Today, GRLZradio produces a girls-run radio show with programming that includes music and discussions. The Boston-based program is one of eight run by St. Mary’s Center for Women and Children. Annually, more than 100 girls—primarily girls of color—between ages 12 and 19 complete the nonprofit’s multi-month training in radio hosting, engineering, producing, and blogging. It’s more than just a job-training program, though. By giving them control over the airwaves—and supporting them when they’re off the air—GRLZradio is helping to uplift teen girls.

“It’s important to show them that they have a voice and that they can say what’s on their mind,” said GRLZradio broadcast manager Danielle Johnson. She added that the girls who participate in the program are “submerged in a culture” that sexually objectifies them in music and television.

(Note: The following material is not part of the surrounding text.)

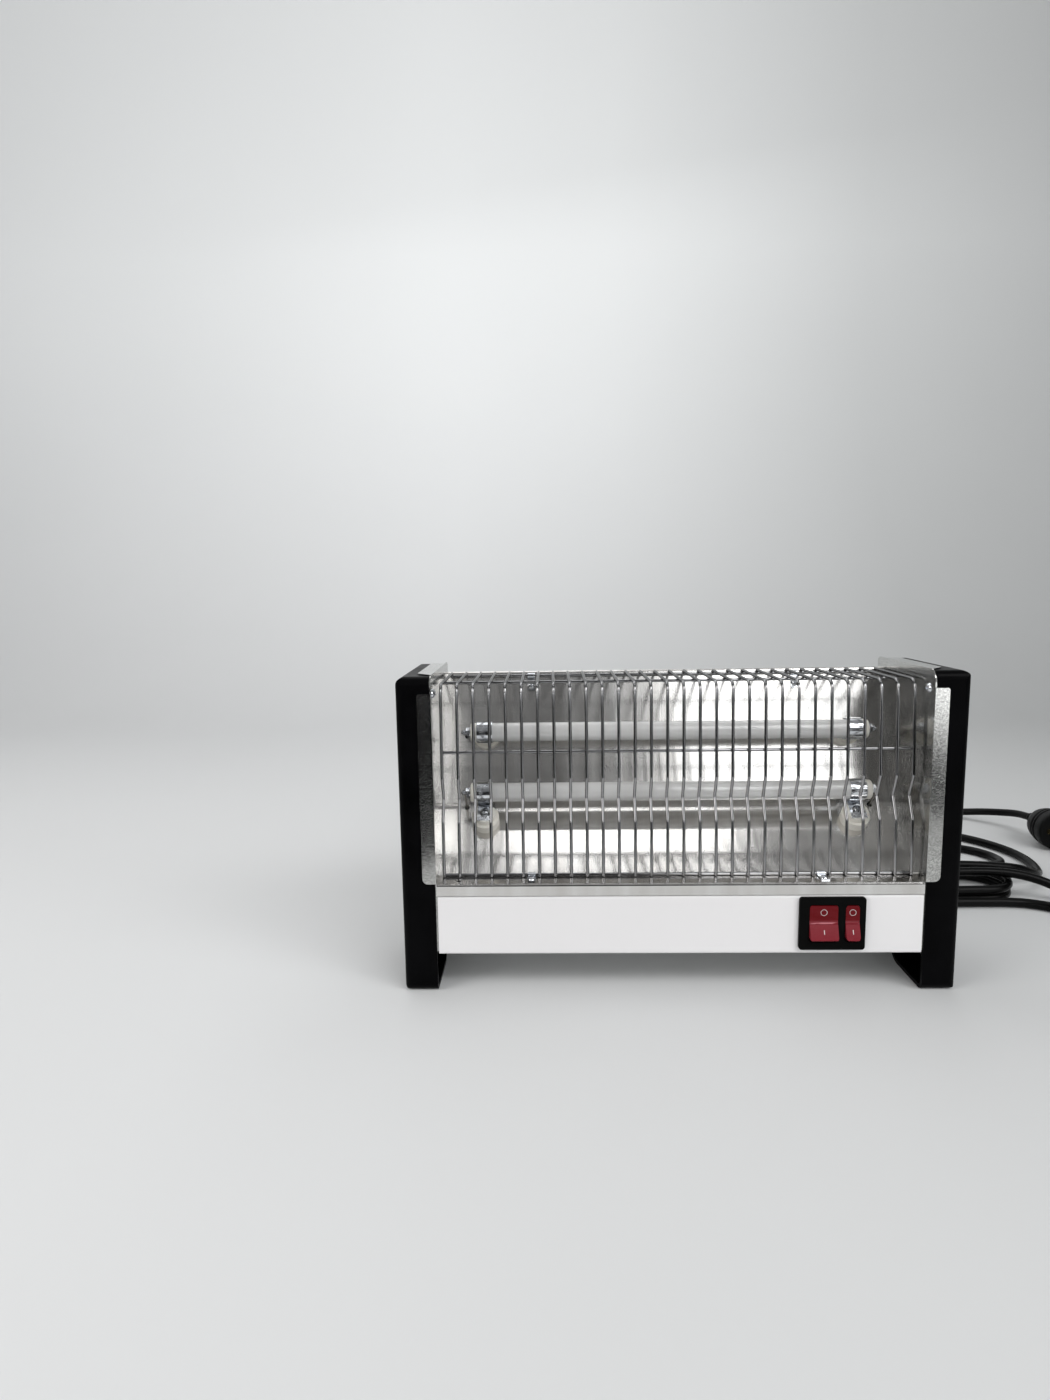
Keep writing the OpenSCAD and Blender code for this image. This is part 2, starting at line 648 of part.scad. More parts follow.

Elections, Voter Registration


ATLANTA (AP) — “A federal judge says Georgia cannot close voter registration for any federal election, including runoff contests, more than 30 days before the election.

The Lawyers' Committee for Civil Rights Under Law had filed a lawsuit in April challenging the state's registration deadline for voters wishing to participate in a June 20 special election runoff for an open U.S. House seat.

State election officials argued a runoff is a continuation of an initial election under Georgia law and that the registration deadline should, therefore, be 30 days before the initial election rather than 30 days before the runoff.

U.S. District Judge Timothy Batten in May ordered the registration deadline extended to 30 days before the June runoff election. The consent decree filed Tuesday applies that to all federal elections and runoffs.”